Repeat, exactly, the run of lines that opens with the line containing "add(glass_stem.part, mode=Mode.SUBTRACT)" and closes with the line containing "nodes[node].hide_render = nodes[node].hide_viewport", and leave all other lines out.

**INPUT DATA:**
%%
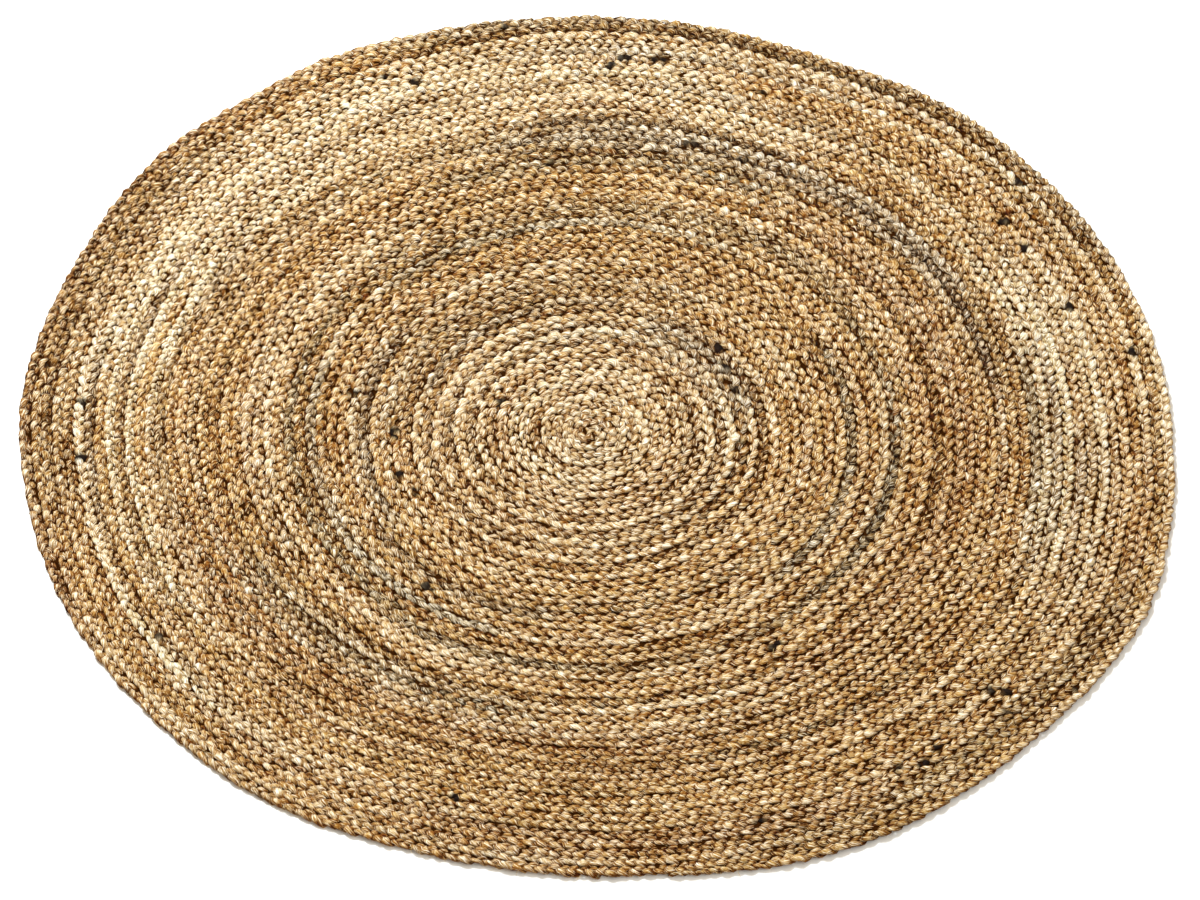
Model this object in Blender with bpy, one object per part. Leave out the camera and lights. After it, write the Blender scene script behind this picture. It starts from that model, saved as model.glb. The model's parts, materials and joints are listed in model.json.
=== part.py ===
"""Round jute rug: two flat braids, side by side, wound in a spiral and sewn.

The rug is one piece, so it is one solid. It lies on its flat underside, and its
top carries the two braids as two spiral ridges with the sewn grooves between
them. Their ends are opposite each other, in the middle and at the rim.
Lengths are in metres. X points right, Y away from the front, Z up. Bearings are
in degrees, clockwise seen from above, from +X, the way the braid is wound.
"""
import math

import bmesh
import bpy

RUG_RADIUS = 0.600          # mean radius over the outer rows
RUG_THICKNESS = 0.0080      # underside to the crest of a row
GROOVE_DEPTH = 0.0024       # crest of a row down to the seam beside it
ROWS = 53                   # rows of braid from the middle to the rim
BRAIDS = 2                  # rows by which the spiral runs out in one turn
ROW_PITCH = RUG_RADIUS / (ROWS + 0.5)
RIM_HEIGHT = 0.0040         # height of the rim's outermost line
RIM_UNDERCUT = 0.0022       # how far the underside stays inside that line
CREST_WAVE = 0.0003         # how much a row's crest rises and falls

SPOKES = 52                 # points in one turn of the spiral
HALF_TURN = SPOKES // BRAIDS
END_BEARING = 87.0          # where one braid ends at the rim; the other, opposite
TAPER_SPOKES = 2            # an outer end narrows over this many points
FIRST_LINE = -4             # grid lines that start in the middle are below 0
RIM_LINE = 2 * ROWS         # the grid's outermost line
MIDDLE_SHARE = 0.15         # nearer than this share of a row is the very middle
CENTRE_SHIFT = (-0.010, 0.0)    # the coil's middle, off the rug's own middle

# Unevenness of the rim, in which the outer rows share: a row for each bulge (+)
# or flat (-), with its bearing in degrees and its depth in millimetres.
RIM_BULGES = (
    # bearing_deg, bulge_mm
    (0, -7), (10, -1), (24, 9), (42, 2), (64, 8), (80, 0), (108, -5), (123, 1),
    (144, -4), (168, -5), (186, 1), (199, -2), (222, 8), (233, 4), (241, 7),
    (253, 0), (260, 3), (267, 6), (276, 3), (294, -6), (311, 0), (319, -3),
    (342, -6),
)

JUTE_COLOUR = (0.52, 0.33, 0.14, 1.0)
JUTE_ROUGHNESS = 0.85


def clear_scene():
    """Remove whatever objects the open file holds."""
    for obj in list(bpy.data.objects):
        bpy.data.objects.remove(obj, do_unlink=True)


def rim_bulge(bearing):
    """The rim's bulge at a bearing, in metres, eased between the table's rows."""
    bearing = bearing % 360.0
    rows = RIM_BULGES + ((RIM_BULGES[0][0] + 360, RIM_BULGES[0][1]),)
    for (start, low), (end, high) in zip(rows, rows[1:]):
        if start <= bearing < end:
            share = (bearing - start) / (end - start)
            eased = share * share * (3.0 - 2.0 * share)
            return (low + (high - low) * eased) / 1000.0
    return rows[0][1] / 1000.0


def spoke_bearing(spoke):
    """Bearing of one spoke of the spiral's grid; the first is at the braid's end."""
    return END_BEARING + 360.0 * spoke / SPOKES


def row_radius(line, spoke):
    """Radius of a grid line before the rim's unevenness, in rows.

    Even lines are seams and odd lines are crests, two to a row. Each line runs
    out by two rows in a turn. The last row of each braid narrows to nothing.
    """
    radius = line / 2.0 + BRAIDS * spoke / SPOKES
    if line > RIM_LINE - 4:
        end_spoke = HALF_TURN if line > RIM_LINE - 2 else SPOKES
        seam_line = RIM_LINE - 2 if line > RIM_LINE - 2 else RIM_LINE - 4
        left = min((end_spoke - spoke) / TAPER_SPOKES, 1.0)
        seam_radius = seam_line / 2.0 + BRAIDS * spoke / SPOKES
        radius = seam_radius + (radius - seam_radius) * left
    return radius


def rim_line(spoke):
    """The outermost grid line at a spoke: each braid is outermost for half a turn."""
    return RIM_LINE if spoke < HALF_TURN else RIM_LINE - 2


def line_height(line, spoke):
    """Height of a grid line: crests high, seams low, the outer line at the rim."""
    if line == rim_line(spoke):
        return RIM_HEIGHT
    if line % 2 == 0:
        return RUG_THICKNESS - GROOVE_DEPTH
    row_phase = 2.4 * line
    wave = math.sin(math.radians(3.0 * spoke_bearing(spoke)) + row_phase)
    return RUG_THICKNESS - CREST_WAVE * (1.0 + wave) / 2.0


def plan_point(radius, bearing):
    """A radius and bearing as X and Y, with the outer rows following the rim."""
    share = min(radius / RUG_RADIUS, 1.0)
    radius = radius + rim_bulge(bearing) * share * share
    angle = math.radians(-bearing)
    ease = 1.0 - share * share
    x = radius * math.cos(angle) + CENTRE_SHIFT[0] * ease
    y = radius * math.sin(angle) + CENTRE_SHIFT[1] * ease
    return x, y


def add_top_points(mesh):
    """Add every grid point of the top once, keyed by its line and spoke.

    Points that would lie at the very middle are one point.
    """
    x, y = plan_point(0.0, 0.0)
    middle = mesh.verts.new((x, y, RUG_THICKNESS - GROOVE_DEPTH))
    points = {}
    for spoke in range(SPOKES):
        for line in range(FIRST_LINE, rim_line(spoke) + 1):
            radius = row_radius(line, spoke)
            if radius < MIDDLE_SHARE:
                points[line, spoke] = middle
                continue
            x, y = plan_point(radius * ROW_PITCH, spoke_bearing(spoke))
            points[line, spoke] = mesh.verts.new((x, y, line_height(line, spoke)))
    return points


def grid_point(points, line, spoke):
    """A grid point; past the last spoke a line carries on two rows further out."""
    if spoke == SPOKES:
        spoke = 0
        line = line + 2 * BRAIDS
    return points[min(line, rim_line(spoke)), spoke]


def add_face(mesh, corners):
    """Add a face from its corners, leaving out any corner that repeats."""
    unique = []
    for corner in corners:
        if corner not in unique:
            unique.append(corner)
    if len(unique) >= 3:
        mesh.faces.new(unique)


def add_rows(mesh, points):
    """Cover the spiral's rows, each with a flank up to its crest and one down."""
    for spoke in range(SPOKES):
        for line in range(FIRST_LINE, rim_line(spoke)):
            add_face(mesh, (
                grid_point(points, line, spoke),
                grid_point(points, line + 1, spoke),
                grid_point(points, line + 1, spoke + 1),
                grid_point(points, line, spoke + 1),
            ))


def add_underside(mesh, points):
    """Turn the rim under and close the flat underside."""
    floor_ring = []
    for spoke in range(SPOKES):
        radius = row_radius(rim_line(spoke), spoke) * ROW_PITCH - RIM_UNDERCUT
        x, y = plan_point(radius, spoke_bearing(spoke))
        floor_ring.append(mesh.verts.new((x, y, 0.0)))
    for spoke in range(SPOKES):
        line = rim_line(spoke)
        add_face(mesh, (
            grid_point(points, line, spoke),
            grid_point(points, line, spoke + 1),
            floor_ring[(spoke + 1) % SPOKES],
            floor_ring[spoke],
        ))
    mesh.faces.new(floor_ring)


def centre_on_box(mesh):
    """Move the rug so that the middle of its own box is above the origin."""
    xs = [vert.co.x for vert in mesh.verts]
    ys = [vert.co.y for vert in mesh.verts]
    shift_x = -(min(xs) + max(xs)) / 2.0
    shift_y = -(min(ys) + max(ys)) / 2.0
    bmesh.ops.translate(mesh, verts=mesh.verts, vec=(shift_x, shift_y, 0.0))


def jute_material():
    """Plain jute: a dry, matt plant fibre."""
    material = bpy.data.materials.new("jute")
    material.use_nodes = True
    shader = material.node_tree.nodes["Principled BSDF"]
    shader.inputs["Base Color"].default_value = JUTE_COLOUR
    shader.inputs["Roughness"].default_value = JUTE_ROUGHNESS
    shader.inputs["Metallic"].default_value = 0.0
    material.diffuse_color = JUTE_COLOUR
    return material


def build_rug():
    """The whole rug, one closed solid."""
    shape = bmesh.new()
    points = add_top_points(shape)
    add_rows(shape, points)
    add_underside(shape, points)
    centre_on_box(shape)
    bmesh.ops.recalc_face_normals(shape, faces=shape.faces)
    mesh = bpy.data.meshes.new("rug")
    shape.to_mesh(mesh)
    shape.free()
    mesh.shade_smooth()
    mesh.set_sharp_from_angle(angle=math.radians(60.0))
    mesh.materials.append(jute_material())
    rug = bpy.data.objects.new("rug", mesh)
    bpy.context.scene.collection.objects.link(rug)
    return rug


def main():
    clear_scene()
    build_rug()


main()
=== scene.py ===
"""The round jute rug, dressed: two plaited braids in a flat spiral, on a pale floor.

Three strands of jute pass over and under each other along each of two braids. The
two lie side by side and are wound outwards together from the middle, so they come
by turns along any radius, and each is sewn to the other. Lengths are in metres,
unless a column says otherwise. Bearings are in degrees, clockwise seen from above,
from +X, the way the braids are wound.
"""
import json
import math

import bmesh
import bpy
import numpy as np
from bpy.props import FloatProperty, FloatVectorProperty, IntProperty, PointerProperty
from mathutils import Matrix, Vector

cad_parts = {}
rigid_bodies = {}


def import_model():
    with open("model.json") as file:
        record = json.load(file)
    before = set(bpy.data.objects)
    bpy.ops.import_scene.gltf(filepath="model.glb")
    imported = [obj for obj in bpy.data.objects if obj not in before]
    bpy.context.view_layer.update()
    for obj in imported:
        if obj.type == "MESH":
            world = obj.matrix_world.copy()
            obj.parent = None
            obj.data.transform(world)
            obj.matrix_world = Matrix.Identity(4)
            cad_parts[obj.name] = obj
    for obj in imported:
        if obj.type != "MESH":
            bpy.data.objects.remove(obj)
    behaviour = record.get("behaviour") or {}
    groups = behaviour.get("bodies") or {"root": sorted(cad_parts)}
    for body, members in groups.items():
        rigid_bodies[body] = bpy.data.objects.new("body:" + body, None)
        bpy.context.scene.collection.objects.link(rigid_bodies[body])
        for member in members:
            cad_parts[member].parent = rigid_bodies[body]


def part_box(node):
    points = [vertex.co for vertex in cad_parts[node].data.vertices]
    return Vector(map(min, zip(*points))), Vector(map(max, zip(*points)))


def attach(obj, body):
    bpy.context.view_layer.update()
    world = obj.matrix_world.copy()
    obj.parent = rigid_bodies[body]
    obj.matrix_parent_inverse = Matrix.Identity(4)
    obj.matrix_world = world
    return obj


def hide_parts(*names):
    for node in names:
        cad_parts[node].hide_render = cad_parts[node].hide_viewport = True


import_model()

bl_info = {
    "name": "Round Braided Jute Rug",
    "version": (1, 0, 0),
    "blender": (4, 5, 0),
    "location": "View3D > Sidebar > Rug",
    "description": "Plaits a round jute rug and sets it on a pale studio floor",
    "category": "Object",
}

NODE = "rug"
BODY = "root"
CAD_LOW, CAD_HIGH = (Vector(corner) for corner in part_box(NODE))
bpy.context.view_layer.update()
MM = 0.001

# Seeds of the random draws, so that every run makes the same rug. A second braid
# or strand counts on from its seed.
SEEDS = {
    "stitch_drift": 5, "stitch_jitter": 7, "row": 31, "lot": 71, "armful": 81,
    "colour": 100, "shape": 500, "loose_fibres": 909,
}

# ---------------------------------------------------------------- the coil

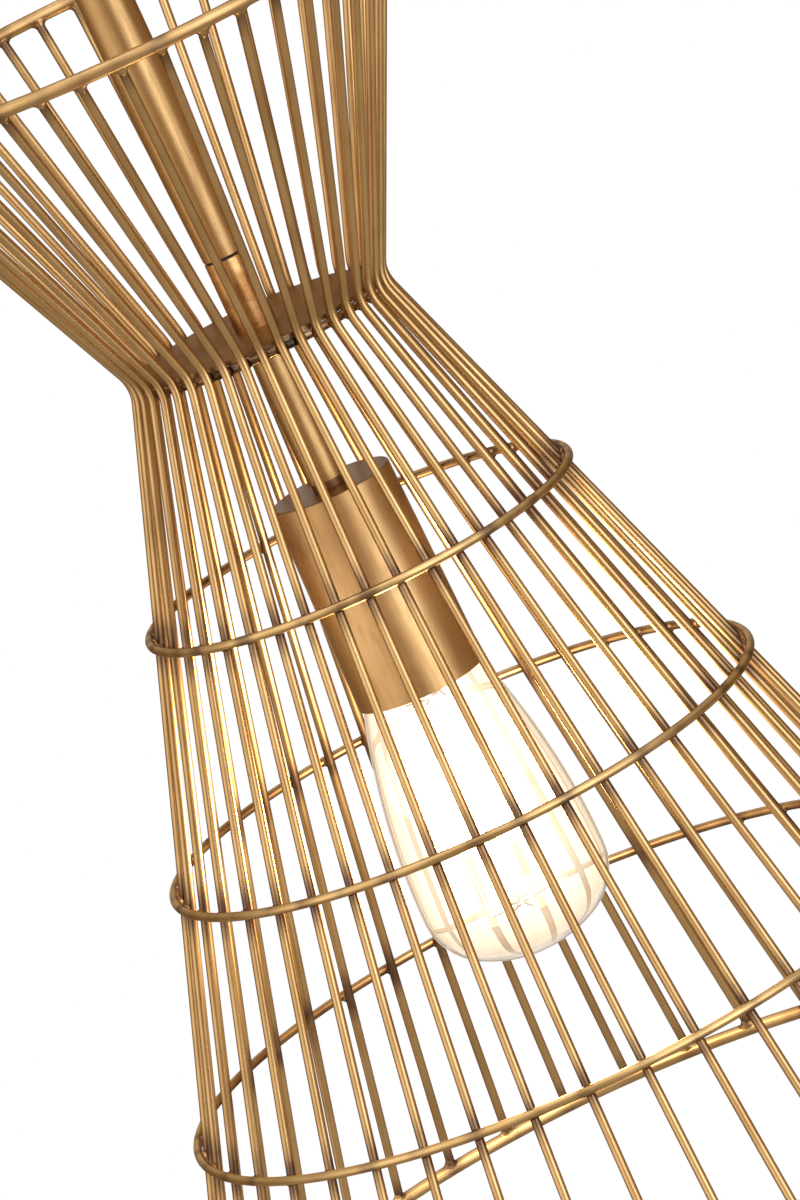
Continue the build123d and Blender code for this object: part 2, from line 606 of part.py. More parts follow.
def bulb_outline(inset, top_z):
    """Half section of the bulb, drawn inwards by inset: neck, long swelling side and round crown."""
    neck_radius = CAP_DIAMETER / 2 - CAP_WALL - inset
    widest = Vector(BULB_DIAMETER / 2 - inset, RIM_Z - BULB_WIDEST_BELOW_RIM)
    shoulder = BULB_SHOULDER_RADIUS - inset
    drop = widest.Y - BULB_TIP_Z - inset
    crown = ((widest.X - shoulder) ** 2 + drop**2 - shoulder**2) / (2 * (drop - shoulder))
    turn = math.degrees(math.atan2(drop - crown, widest.X - shoulder))
    with BuildSketch() as section:
        with BuildLine():
            CenterArc((widest.X - shoulder, widest.Y), shoulder, 0, turn)
            CenterArc((0, BULB_TIP_Z + inset + crown), crown, turn, -90 - turn)
            Polyline(
                (0, BULB_TIP_Z + inset),
                (0, top_z),
                (neck_radius, top_z),
                (neck_radius, CAP_MOUTH_Z),
                (BULB_NECK_RADIUS - inset, CAP_MOUTH_Z - NECK_STEP),
            )
            TangentArc(widest, (BULB_NECK_RADIUS - inset, CAP_MOUTH_Z - NECK_STEP), tangent=(0, 1))
        make_face()
    return section.sketch


# Glass: blown in one piece, open at the neck where the inner glass is sealed in
with BuildPart() as bulb_glass:
    with BuildSketch(Plane.XZ):
        add(bulb_outline(0, NECK_TOP_Z))
    revolve(axis=Axis.Z)
    with BuildSketch(Plane.XZ):
        add(bulb_outline(GLASS_WALL, NECK_TOP_Z + GLASS_WALL))
    revolve(axis=Axis.Z, mode=Mode.SUBTRACT)
save(bulb_glass, "bulb_glass")

# Inner glass: a flare sealed into the neck, a solid press, and a rod down to the lower supports
flare_radius = CAP_DIAMETER / 2 - CAP_WALL - GLASS_WALL
press_radius = STEM_GLASS_DIAMETER
press_z = RIM_Z + STRAND_DIAMETER
rod_radius = STEM_GLASS_DIAMETER / 2
rod_end_z = BULB_TIP_Z + STEM_GLASS_TO_TIP
with BuildPart() as glass_stem:
    with BuildSketch(Plane.XZ):
        with BuildLine():
            Polyline(
                (0, CAP_MOUTH_Z),
                (press_radius - GLASS_WALL, CAP_MOUTH_Z),
                (flare_radius - GLASS_WALL, NECK_TOP_Z),
                (flare_radius, NECK_TOP_Z),
                (press_radius, CAP_MOUTH_Z - GLASS_WALL),
                (press_radius, press_z),
                (rod_radius, press_z),
                (rod_radius, rod_end_z + rod_radius),
            )
            TangentArc((rod_radius, rod_end_z + rod_radius), (0, rod_end_z), tangent=(0, -1))
            Line((0, rod_end_z), (0, CAP_MOUTH_Z))
        make_face()
    revolve(axis=Axis.Z)
save(glass_stem, "bulb_glass_stem")

# Filament: straight strands zigzag between an upper and a lower circle of hooks
upper_z = RIM_Z - STRAND_TOP_BELOW_RIM
lower_z = rod_end_z + 2 * rod_radius
hook_pitch = 360 / (STRANDS / 2 + 1)


def hook(radius, steps, height):
    """A point on a circle of hooks, so many steps round it."""
    angle = math.radians(steps * hook_pitch)
    return (radius * math.cos(angle), radius * math.sin(angle), height)


upper_hooks = [hook(STRAND_UPPER_RADIUS, step, upper_z) for step in range(STRANDS // 2 + 1)]
lower_hooks = [hook(STRAND_LOWER_RADIUS, step + 0.5, lower_z) for step in range(STRANDS // 2)]
zigzag = [upper_hooks[0]]
for lower, upper in zip(lower_hooks, upper_hooks[1:]):
    zigzag += [lower, upper]

# Supports reach out from the rod to each hook; the first and last carry the current from the press
support_runs = [((0, 0, z), (x, y, z)) for x, y, z in upper_hooks[1:-1] + lower_hooks]
lead_runs = [((x / 4, y / 4, press_z), (x, y, z)) for x, y, z in (upper_hooks[0], upper_hooks[-1])]
with BuildPart() as supports:
    add(straight_wires(SUPPORT_DIAMETER, support_runs + lead_runs).part)
    add(glass_stem.part, mode=Mode.SUBTRACT)
save(supports, "bulb_supports")
with BuildPart() as filament:
    add(straight_wires(STRAND_DIAMETER, list(zip(zigzag, zigzag[1:]))).part)
    add(supports.part, mode=Mode.SUBTRACT)
save(filament, "bulb_filament")
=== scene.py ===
# %% [markdown]
# # A mini pendant lamp: an hourglass cage of brass wire round a tall bulb
#
# The lamp is a cage of forty-two bent brass wires, welded to rings and hoops.
# It hangs on a jointed rod from a round canopy, with a deep cup and a lit bulb inside.
# The packed CAD model gives every piece its exact place, so no piece is placed by eye.
# This file adds what a solid model leaves out: welds, rolled threads, the bowed filament,
# and above all the finishes and the light.

# %% The packed lamp and the box it fills
import math

import bpy
import numpy as np
from mathutils import Matrix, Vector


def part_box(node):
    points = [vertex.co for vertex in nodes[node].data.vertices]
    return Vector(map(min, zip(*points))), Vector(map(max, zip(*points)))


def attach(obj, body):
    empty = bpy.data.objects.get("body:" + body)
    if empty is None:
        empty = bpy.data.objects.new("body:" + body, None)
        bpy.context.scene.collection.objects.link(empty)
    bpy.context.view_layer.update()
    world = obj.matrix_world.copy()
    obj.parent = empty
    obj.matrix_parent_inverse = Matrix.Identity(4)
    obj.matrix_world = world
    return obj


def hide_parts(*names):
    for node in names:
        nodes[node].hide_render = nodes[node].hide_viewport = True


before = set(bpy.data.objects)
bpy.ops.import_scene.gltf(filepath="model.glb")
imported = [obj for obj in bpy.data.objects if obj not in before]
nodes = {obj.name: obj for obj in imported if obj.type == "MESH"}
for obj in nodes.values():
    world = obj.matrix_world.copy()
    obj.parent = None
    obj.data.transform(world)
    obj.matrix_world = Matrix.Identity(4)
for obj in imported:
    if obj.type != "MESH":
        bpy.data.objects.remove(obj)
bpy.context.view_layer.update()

# %% [markdown]
# ## Reading sizes from the packed lamp
#
# Each ring is a round rod bent into a circle, so its box tells both of its radii.
# Half the box's height is the rod, and its reach along X is the circle plus the rod.
# Reading the sizes keeps welds and heat marks in step with the metal, whatever changes in it.

# %% Rings and hoops as circle radius, rod radius and height


def ring_size(node):
    """Circle radius = reach - rod radius; rod radius = half the height; height = the middle."""
    low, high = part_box(node)
    rod = (high.z - low.z) / 2
    return high.x - rod, rod, (high.z + low.z) / 2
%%
**SOLUTION:**
    add(glass_stem.part, mode=Mode.SUBTRACT)
save(supports, "bulb_supports")
with BuildPart() as filament:
    add(straight_wires(STRAND_DIAMETER, list(zip(zigzag, zigzag[1:]))).part)
    add(supports.part, mode=Mode.SUBTRACT)
save(filament, "bulb_filament")
=== scene.py ===
# %% [markdown]
# # A mini pendant lamp: an hourglass cage of brass wire round a tall bulb
#
# The lamp is a cage of forty-two bent brass wires, welded to rings and hoops.
# It hangs on a jointed rod from a round canopy, with a deep cup and a lit bulb inside.
# The packed CAD model gives every piece its exact place, so no piece is placed by eye.
# This file adds what a solid model leaves out: welds, rolled threads, the bowed filament,
# and above all the finishes and the light.

# %% The packed lamp and the box it fills
import math

import bpy
import numpy as np
from mathutils import Matrix, Vector


def part_box(node):
    points = [vertex.co for vertex in nodes[node].data.vertices]
    return Vector(map(min, zip(*points))), Vector(map(max, zip(*points)))


def attach(obj, body):
    empty = bpy.data.objects.get("body:" + body)
    if empty is None:
        empty = bpy.data.objects.new("body:" + body, None)
        bpy.context.scene.collection.objects.link(empty)
    bpy.context.view_layer.update()
    world = obj.matrix_world.copy()
    obj.parent = empty
    obj.matrix_parent_inverse = Matrix.Identity(4)
    obj.matrix_world = world
    return obj


def hide_parts(*names):
    for node in names:
        nodes[node].hide_render = nodes[node].hide_viewport = True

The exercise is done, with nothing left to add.